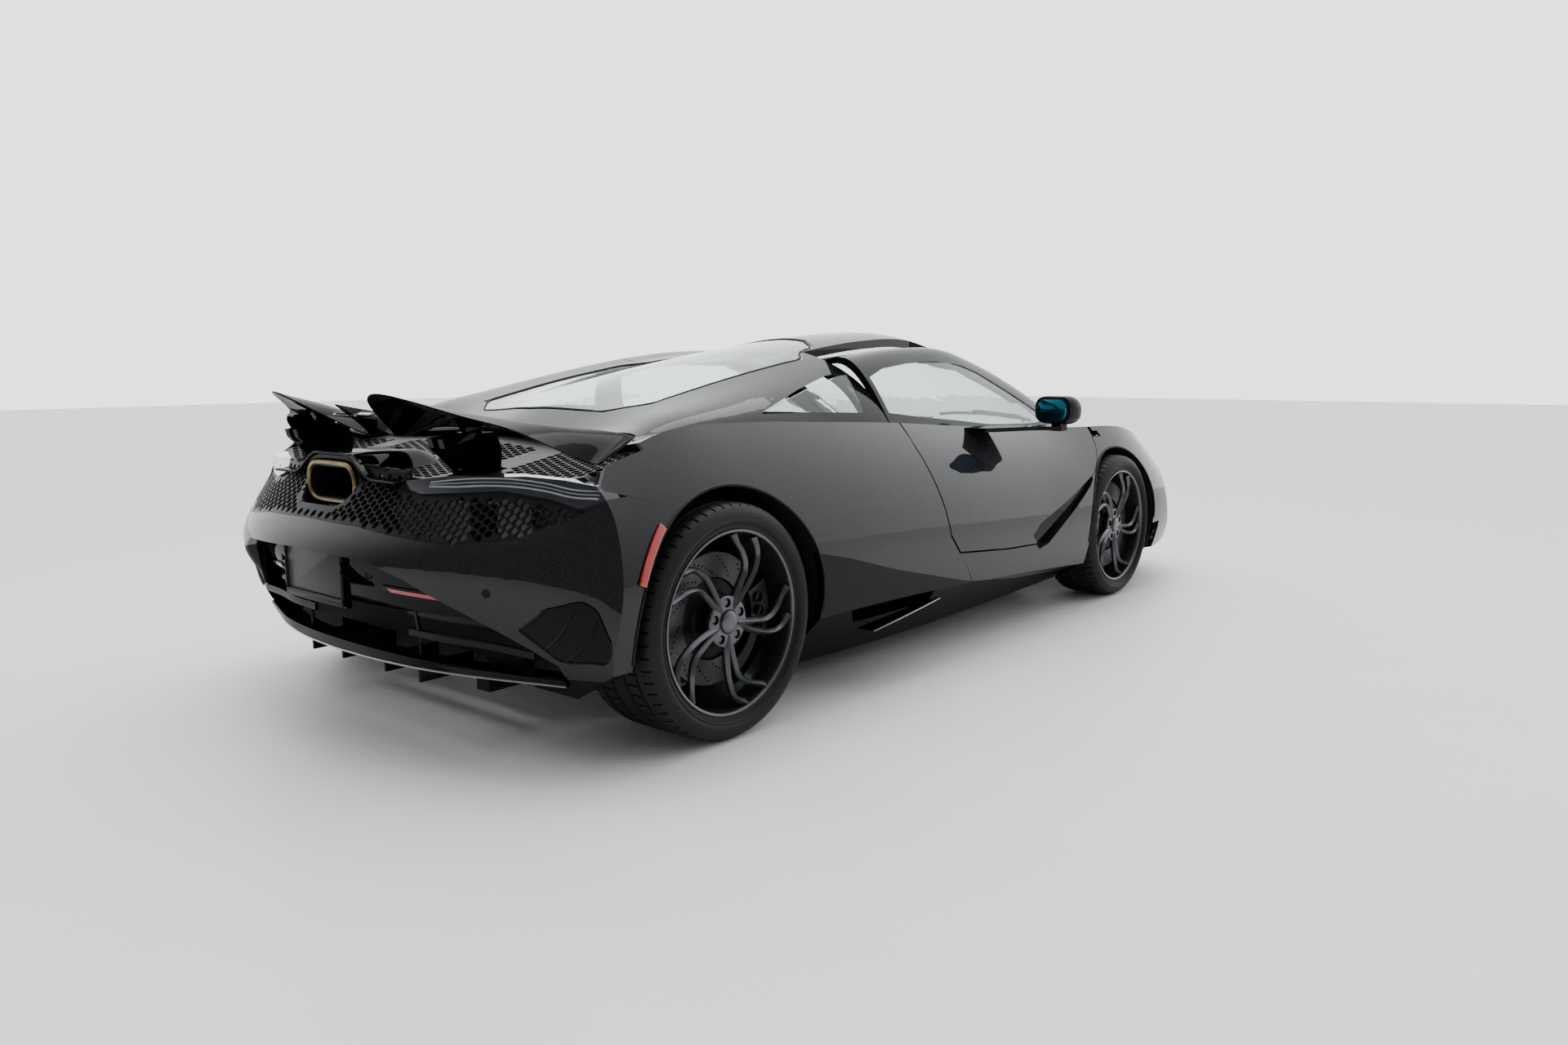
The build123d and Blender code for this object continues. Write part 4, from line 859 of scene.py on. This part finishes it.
def makeExhaustHump():
    # gloss cover that rises over the exhaust and runs down to the lamps
    low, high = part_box("exhaust_outlet")
    freshSelection()
    bpy.ops.mesh.primitive_grid_add(x_subdivisions=14, y_subdivisions=56, size=1.0)
    hump = named("exhaustHump")
    for vert in hump.data.vertices:
        x = low.x - 0.003 + (vert.co.x + 0.5) * humpLook["long"]
        y = vert.co.y * 2 * humpLook["halfWide"]
        side = eased((abs(y) - humpLook["flatHalf"]) / humpLook["shoulder"])
        z = humpLook["top"] + (humpLook["foot"] - humpLook["top"]) * side
        sink = eased((x - high.x - 0.004) / humpLook["sinkOver"])
        vert.co = (x, y, z + (humpLook["end"] - z) * sink)
    if hump.data.polygons[0].normal.z < 0:
        hump.data.flip_normals()
    shell = hump.modifiers.new("thickness", "SOLIDIFY")
    shell.thickness, shell.offset = humpLook["thick"], -1.0
    applyAll(hump)
    softenEdges(hump, 0.0025, 3, angle=50)
    fitted(hump, glossBlack)


lipLook = {"low": 0.237, "high": 0.262, "end": 0.80, "thick": 0.010, "edgeThick": 0.0036,
           "slats": {"tailSlatUpper": (0.392, (0.645, 0.385)), "tailSlatLower": (0.330, (0.735, 0.322))},
           "slatPath": [(-2.080, 0.265), (-2.068, 0.42), (-2.040, 0.56)], "slatEndX": -2.005,
           "post": [(-2.072, 0.305, 0.262), (-2.076, 0.305, 0.34), (-2.085, 0.300, 0.43)],
           "wallX": -1.955, "wall": [(-0.62, 0.264), (0.62, 0.264), (0.60, 0.402), (-0.60, 0.402)]}


def makeLip():
    # thin blade along the foot of the tail, two slats and the wall behind them
    nodes = ["diffuser", "rear_bumper"]
    end, low, high = lipLook["end"], lipLook["low"], lipLook["high"]
    blade = patch("tailLip", nodes, "back", [(-end, low), (end, low)], [(-end, high), (end, high)],
                  lipLook["thick"], proud=0.0, across=90, up=3, round=0.003)
    fitted(blade, glossBlack)
    edge = lineOn("tailLipEdge", nodes, "back", [(end * k / 20, low + 0.003) for k in range(-20, 21)],
                  lipLook["edgeThick"], proud=lipLook["thick"])
    fitted(edge, brightEdge)
    for name, (height, ends) in lipLook["slats"].items():
        points = [(x, y, height) for x, y in lipLook["slatPath"]] + [(lipLook["slatEndX"], *ends)]
        slat = tube(name, points, 0.0045, tall=0.008)
        bothSides(slat, glossBlack)
    post = tube("tailSlatPost", lipLook["post"], 0.006)
    bothSides(post, glossBlack)
    wall = plate("tailRecessWall", [(lipLook["wallX"], y, z) for y, z in lipLook["wall"]], (0.006, 0, 0))
    softenEdges(wall, 0.002)
    fitted(wall, matteBlack)


pocketLook = {"lower": [(-2.046, 0.398), (-1.985, 0.316), (-1.936, 0.322)],
              "upper": [(-2.042, 0.410), (-2.024, 0.458), (-1.975, 0.482), (-1.953, 0.460), (-1.934, 0.375)],
              "thick": 0.0020, "rimThick": 0.0040, "slatThick": 0.0030, "slatsAt": (0.42, 0.70)}


def makeSidePockets():
    nodes, lower, upper = ["rear_bumper"], pocketLook["lower"], pocketLook["upper"]
    inlay = patch("sidePocket", nodes, "right", lower, upper, pocketLook["thick"], proud=0.0004, across=36,
                  up=12)
    bothSides(inlay, matteBlack)
    loop = [along(lower, k / 10) for k in range(11)] + [along(upper, 1 - k / 14) for k in range(15)]
    rim = lineOn("sidePocketRim", nodes, "right", loop, pocketLook["rimThick"], proud=0.001)
    bothSides(rim, glossBlack)
    for number, share in enumerate(pocketLook["slatsAt"]):
        low, high = along(lower, share), along(upper, share)
        slat = lineOn("sidePocketSlat" + str(number + 1), nodes, "right",
                      [low.lerp(high, k / 6) for k in range(7)], pocketLook["slatThick"], proud=0.003)
        bothSides(slat, glossBlack)


archShadeLook = {"Rear": {"nodes": ["rear_clamshell", "rear_bumper", "side_skirts"], "grow": 0.0475,
                     "turn": (-14, 196)},
            "Front": {"nodes": ["front_fenders", "front_bumper", "side_skirts"], "grow": 0.0385,
                      "turn": (-20, 200)}}


# the satin black line over each arch is painted shade: the arch edge there is body paint turned downwards
def makeArchShadeLines():
    for end, arch in archShadeLook.items():
        low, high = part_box("tyre_" + end.lower() + "_right")
        centre = ((low.x + high.x) / 2, (low.z + high.z) / 2)
        points = arcPoints(centre, (high.z - low.z) / 2 + arch["grow"], *arch["turn"], 44)
        lip = lineOn("archShadeLine" + end, arch["nodes"], "right", points, 0.0042)
        bothSides(lip, satinBlack)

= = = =

Using the data above, return each line exactly as written.

Worked solution
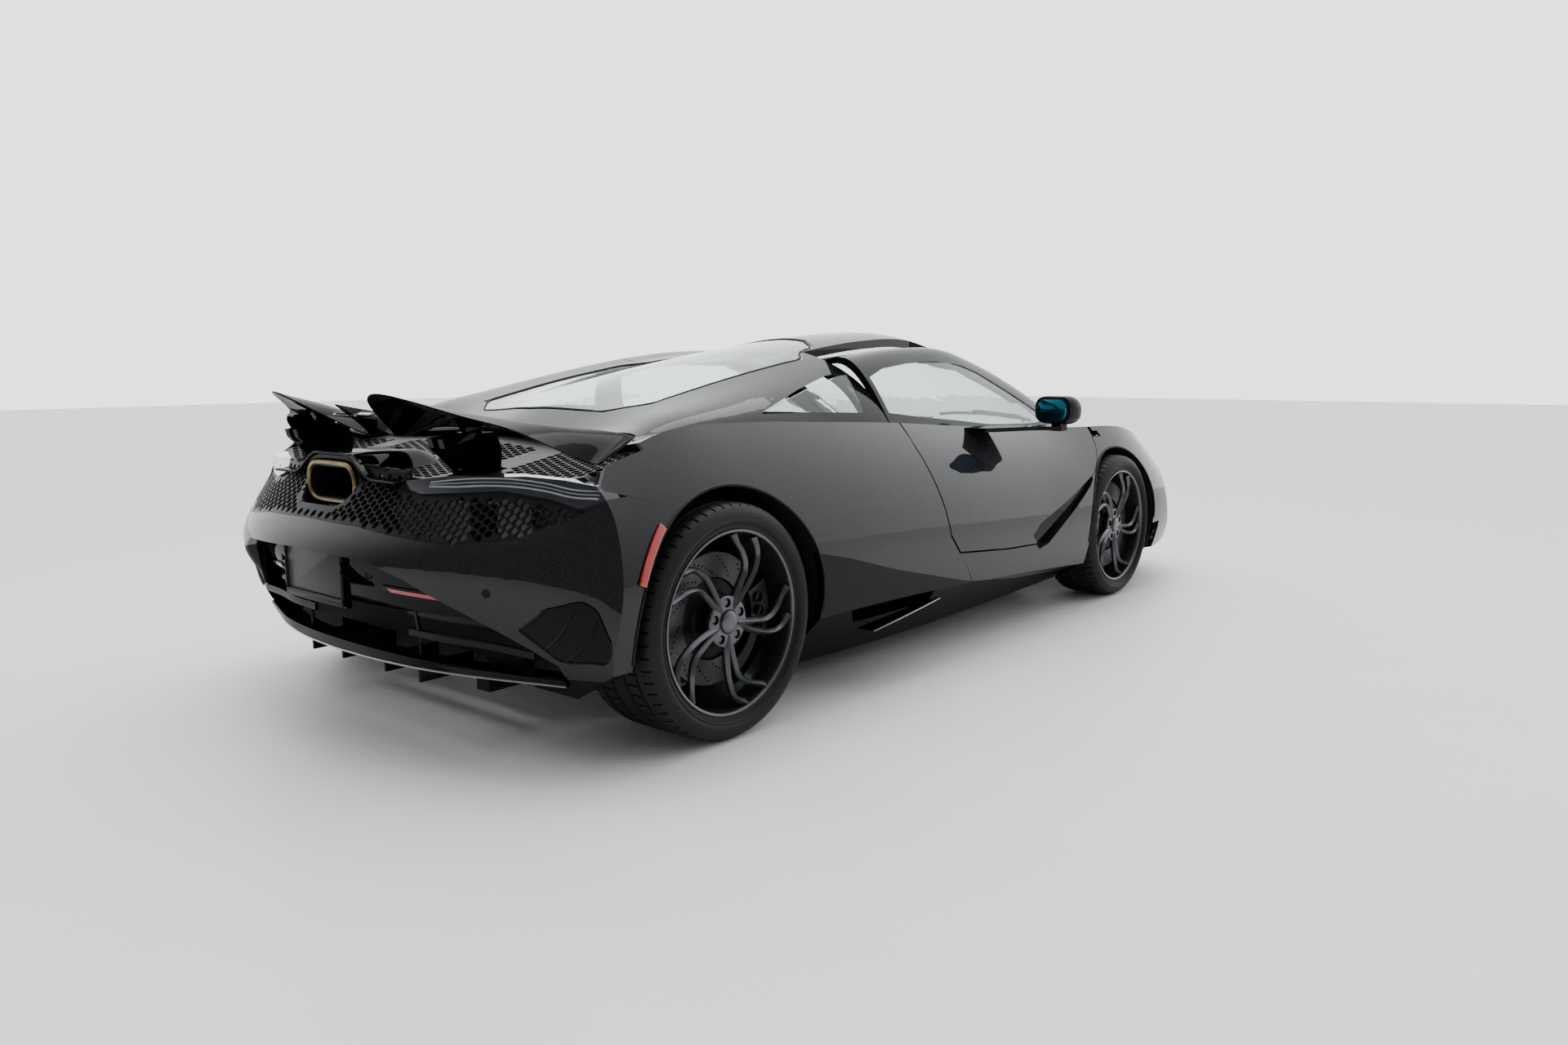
The build123d and Blender code for this object continues. Write part 4, from line 859 of scene.py on. This part finishes it.
def makeExhaustHump():
    # gloss cover that rises over the exhaust and runs down to the lamps
    low, high = part_box("exhaust_outlet")
    freshSelection()
    bpy.ops.mesh.primitive_grid_add(x_subdivisions=14, y_subdivisions=56, size=1.0)
    hump = named("exhaustHump")
    for vert in hump.data.vertices:
        x = low.x - 0.003 + (vert.co.x + 0.5) * humpLook["long"]
        y = vert.co.y * 2 * humpLook["halfWide"]
        side = eased((abs(y) - humpLook["flatHalf"]) / humpLook["shoulder"])
        z = humpLook["top"] + (humpLook["foot"] - humpLook["top"]) * side
        sink = eased((x - high.x - 0.004) / humpLook["sinkOver"])
        vert.co = (x, y, z + (humpLook["end"] - z) * sink)
    if hump.data.polygons[0].normal.z < 0:
        hump.data.flip_normals()
    shell = hump.modifiers.new("thickness", "SOLIDIFY")
    shell.thickness, shell.offset = humpLook["thick"], -1.0
    applyAll(hump)
    softenEdges(hump, 0.0025, 3, angle=50)
    fitted(hump, glossBlack)


lipLook = {"low": 0.237, "high": 0.262, "end": 0.80, "thick": 0.010, "edgeThick": 0.0036,
           "slats": {"tailSlatUpper": (0.392, (0.645, 0.385)), "tailSlatLower": (0.330, (0.735, 0.322))},
           "slatPath": [(-2.080, 0.265), (-2.068, 0.42), (-2.040, 0.56)], "slatEndX": -2.005,
           "post": [(-2.072, 0.305, 0.262), (-2.076, 0.305, 0.34), (-2.085, 0.300, 0.43)],
           "wallX": -1.955, "wall": [(-0.62, 0.264), (0.62, 0.264), (0.60, 0.402), (-0.60, 0.402)]}


def makeLip():
    # thin blade along the foot of the tail, two slats and the wall behind them
    nodes = ["diffuser", "rear_bumper"]
    end, low, high = lipLook["end"], lipLook["low"], lipLook["high"]
    blade = patch("tailLip", nodes, "back", [(-end, low), (end, low)], [(-end, high), (end, high)],
                  lipLook["thick"], proud=0.0, across=90, up=3, round=0.003)
    fitted(blade, glossBlack)
    edge = lineOn("tailLipEdge", nodes, "back", [(end * k / 20, low + 0.003) for k in range(-20, 21)],
                  lipLook["edgeThick"], proud=lipLook["thick"])
    fitted(edge, brightEdge)
    for name, (height, ends) in lipLook["slats"].items():
        points = [(x, y, height) for x, y in lipLook["slatPath"]] + [(lipLook["slatEndX"], *ends)]
        slat = tube(name, points, 0.0045, tall=0.008)
        bothSides(slat, glossBlack)
    post = tube("tailSlatPost", lipLook["post"], 0.006)
    bothSides(post, glossBlack)
    wall = plate("tailRecessWall", [(lipLook["wallX"], y, z) for y, z in lipLook["wall"]], (0.006, 0, 0))
    softenEdges(wall, 0.002)
    fitted(wall, matteBlack)


pocketLook = {"lower": [(-2.046, 0.398), (-1.985, 0.316), (-1.936, 0.322)],
              "upper": [(-2.042, 0.410), (-2.024, 0.458), (-1.975, 0.482), (-1.953, 0.460), (-1.934, 0.375)],
              "thick": 0.0020, "rimThick": 0.0040, "slatThick": 0.0030, "slatsAt": (0.42, 0.70)}


def makeSidePockets():
    nodes, lower, upper = ["rear_bumper"], pocketLook["lower"], pocketLook["upper"]
    inlay = patch("sidePocket", nodes, "right", lower, upper, pocketLook["thick"], proud=0.0004, across=36,
                  up=12)
    bothSides(inlay, matteBlack)
    loop = [along(lower, k / 10) for k in range(11)] + [along(upper, 1 - k / 14) for k in range(15)]
    rim = lineOn("sidePocketRim", nodes, "right", loop, pocketLook["rimThick"], proud=0.001)
    bothSides(rim, glossBlack)
    for number, share in enumerate(pocketLook["slatsAt"]):
        low, high = along(lower, share), along(upper, share)
        slat = lineOn("sidePocketSlat" + str(number + 1), nodes, "right",
                      [low.lerp(high, k / 6) for k in range(7)], pocketLook["slatThick"], proud=0.003)
        bothSides(slat, glossBlack)


archShadeLook = {"Rear": {"nodes": ["rear_clamshell", "rear_bumper", "side_skirts"], "grow": 0.0475,
                     "turn": (-14, 196)},
            "Front": {"nodes": ["front_fenders", "front_bumper", "side_skirts"], "grow": 0.0385,
                      "turn": (-20, 200)}}


# the satin black line over each arch is painted shade: the arch edge there is body paint turned downwards
def makeArchShadeLines():
    for end, arch in archShadeLook.items():
        low, high = part_box("tyre_" + end.lower() + "_right")
        centre = ((low.x + high.x) / 2, (low.z + high.z) / 2)
        points = arcPoints(centre, (high.z - low.z) / 2 + arch["grow"], *arch["turn"], 44)
        lip = lineOn("archShadeLine" + end, arch["nodes"], "right", points, 0.0042)
        bothSides(lip, satinBlack)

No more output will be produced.